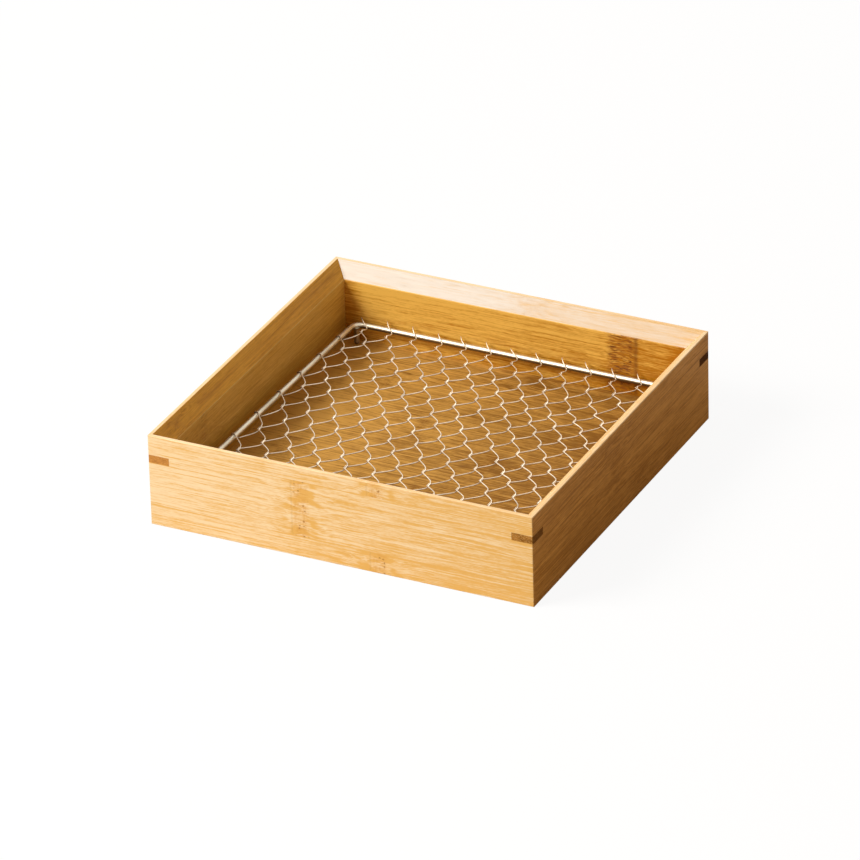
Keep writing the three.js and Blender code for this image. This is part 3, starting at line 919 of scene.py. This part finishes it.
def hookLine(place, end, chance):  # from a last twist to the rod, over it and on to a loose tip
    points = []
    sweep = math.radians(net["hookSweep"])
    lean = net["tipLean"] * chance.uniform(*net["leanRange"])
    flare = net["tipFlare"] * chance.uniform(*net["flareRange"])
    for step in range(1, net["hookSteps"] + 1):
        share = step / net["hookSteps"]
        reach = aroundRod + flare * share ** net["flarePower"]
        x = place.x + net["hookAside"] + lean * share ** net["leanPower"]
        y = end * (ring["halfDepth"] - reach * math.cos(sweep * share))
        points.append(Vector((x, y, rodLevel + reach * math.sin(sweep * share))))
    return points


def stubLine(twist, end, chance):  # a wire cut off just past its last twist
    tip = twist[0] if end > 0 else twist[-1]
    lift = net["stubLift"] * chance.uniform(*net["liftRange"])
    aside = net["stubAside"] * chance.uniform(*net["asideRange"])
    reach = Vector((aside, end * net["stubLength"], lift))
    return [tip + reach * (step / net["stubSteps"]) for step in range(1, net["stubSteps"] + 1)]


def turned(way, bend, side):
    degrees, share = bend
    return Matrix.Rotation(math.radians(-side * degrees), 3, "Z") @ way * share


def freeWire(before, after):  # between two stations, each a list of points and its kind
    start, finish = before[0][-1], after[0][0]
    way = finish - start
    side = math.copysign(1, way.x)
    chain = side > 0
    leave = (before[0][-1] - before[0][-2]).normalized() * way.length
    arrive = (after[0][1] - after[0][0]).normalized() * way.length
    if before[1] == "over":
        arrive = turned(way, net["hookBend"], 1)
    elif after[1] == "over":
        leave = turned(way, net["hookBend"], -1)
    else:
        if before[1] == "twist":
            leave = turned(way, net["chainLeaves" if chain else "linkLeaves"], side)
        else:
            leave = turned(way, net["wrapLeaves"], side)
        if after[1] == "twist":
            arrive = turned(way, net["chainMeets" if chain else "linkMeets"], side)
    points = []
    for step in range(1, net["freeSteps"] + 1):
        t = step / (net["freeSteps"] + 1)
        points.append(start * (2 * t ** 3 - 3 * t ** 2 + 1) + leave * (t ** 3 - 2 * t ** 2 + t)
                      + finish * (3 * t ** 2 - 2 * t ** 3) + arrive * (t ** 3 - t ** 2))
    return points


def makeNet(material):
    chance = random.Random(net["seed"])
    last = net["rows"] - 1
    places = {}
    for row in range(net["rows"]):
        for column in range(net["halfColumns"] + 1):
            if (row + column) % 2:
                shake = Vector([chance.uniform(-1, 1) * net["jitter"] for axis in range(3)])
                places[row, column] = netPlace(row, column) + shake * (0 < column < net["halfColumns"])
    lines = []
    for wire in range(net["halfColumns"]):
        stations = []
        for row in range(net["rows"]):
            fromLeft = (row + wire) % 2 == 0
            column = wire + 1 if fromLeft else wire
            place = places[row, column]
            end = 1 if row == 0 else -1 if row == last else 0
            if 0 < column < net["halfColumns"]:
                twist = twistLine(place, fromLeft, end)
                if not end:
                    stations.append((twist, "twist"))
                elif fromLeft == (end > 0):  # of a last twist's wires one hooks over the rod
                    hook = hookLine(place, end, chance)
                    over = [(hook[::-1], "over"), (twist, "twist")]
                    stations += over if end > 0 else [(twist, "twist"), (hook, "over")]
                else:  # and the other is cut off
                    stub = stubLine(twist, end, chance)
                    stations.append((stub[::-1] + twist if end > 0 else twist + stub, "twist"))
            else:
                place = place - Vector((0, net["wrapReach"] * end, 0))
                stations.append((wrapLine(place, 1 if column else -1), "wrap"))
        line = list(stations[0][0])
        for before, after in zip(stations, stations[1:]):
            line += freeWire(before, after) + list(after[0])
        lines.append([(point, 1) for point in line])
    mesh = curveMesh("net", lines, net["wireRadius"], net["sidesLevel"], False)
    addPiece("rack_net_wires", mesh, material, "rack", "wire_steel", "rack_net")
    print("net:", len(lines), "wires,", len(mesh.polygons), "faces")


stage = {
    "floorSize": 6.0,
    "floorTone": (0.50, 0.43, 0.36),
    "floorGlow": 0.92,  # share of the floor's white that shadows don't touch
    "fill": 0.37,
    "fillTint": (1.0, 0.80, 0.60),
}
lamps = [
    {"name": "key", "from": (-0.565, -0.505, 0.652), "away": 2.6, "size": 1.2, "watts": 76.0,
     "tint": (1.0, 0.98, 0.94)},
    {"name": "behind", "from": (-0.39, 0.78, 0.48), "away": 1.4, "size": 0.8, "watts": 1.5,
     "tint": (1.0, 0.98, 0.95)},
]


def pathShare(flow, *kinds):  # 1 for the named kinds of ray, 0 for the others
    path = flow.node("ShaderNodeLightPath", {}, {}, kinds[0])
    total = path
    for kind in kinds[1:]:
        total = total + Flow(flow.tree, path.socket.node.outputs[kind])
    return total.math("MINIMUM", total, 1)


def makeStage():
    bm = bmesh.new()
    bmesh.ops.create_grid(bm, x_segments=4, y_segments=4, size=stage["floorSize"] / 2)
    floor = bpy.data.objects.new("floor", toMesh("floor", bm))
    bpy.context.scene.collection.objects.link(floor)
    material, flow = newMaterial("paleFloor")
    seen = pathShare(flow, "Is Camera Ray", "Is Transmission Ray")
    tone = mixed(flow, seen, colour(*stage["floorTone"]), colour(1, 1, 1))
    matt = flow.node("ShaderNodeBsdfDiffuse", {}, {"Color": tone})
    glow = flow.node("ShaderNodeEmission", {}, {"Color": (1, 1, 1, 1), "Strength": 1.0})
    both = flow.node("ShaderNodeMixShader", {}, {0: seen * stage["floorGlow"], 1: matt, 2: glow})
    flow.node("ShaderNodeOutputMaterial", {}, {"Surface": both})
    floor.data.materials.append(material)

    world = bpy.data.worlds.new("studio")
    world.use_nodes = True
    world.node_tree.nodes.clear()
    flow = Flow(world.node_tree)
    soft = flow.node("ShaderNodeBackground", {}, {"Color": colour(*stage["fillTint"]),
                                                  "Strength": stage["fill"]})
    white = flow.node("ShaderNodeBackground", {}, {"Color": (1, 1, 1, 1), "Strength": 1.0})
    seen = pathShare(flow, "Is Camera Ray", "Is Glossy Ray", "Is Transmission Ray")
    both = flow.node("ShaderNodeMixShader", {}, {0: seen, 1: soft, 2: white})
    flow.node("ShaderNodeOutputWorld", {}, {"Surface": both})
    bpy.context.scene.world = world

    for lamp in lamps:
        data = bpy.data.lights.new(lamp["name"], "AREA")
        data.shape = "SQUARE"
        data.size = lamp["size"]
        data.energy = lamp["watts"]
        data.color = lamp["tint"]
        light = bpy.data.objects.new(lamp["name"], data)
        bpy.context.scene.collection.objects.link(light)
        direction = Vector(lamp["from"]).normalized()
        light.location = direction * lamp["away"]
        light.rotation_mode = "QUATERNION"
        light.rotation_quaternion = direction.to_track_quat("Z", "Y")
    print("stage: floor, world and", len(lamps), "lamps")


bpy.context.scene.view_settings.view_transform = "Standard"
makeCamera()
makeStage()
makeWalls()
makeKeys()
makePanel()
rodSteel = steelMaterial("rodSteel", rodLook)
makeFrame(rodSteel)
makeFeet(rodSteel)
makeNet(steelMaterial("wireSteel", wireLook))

WHAT THE TASK ASKS
Copy each line holding the word "scene" from the listing above.

WRITTEN RESPONSE
Keep writing the three.js and Blender code for this image. This is part 3, starting at line 919 of scene.py. This part finishes it.
    bpy.context.scene.collection.objects.link(floor)
    bpy.context.scene.world = world
        bpy.context.scene.collection.objects.link(light)
bpy.context.scene.view_settings.view_transform = "Standard"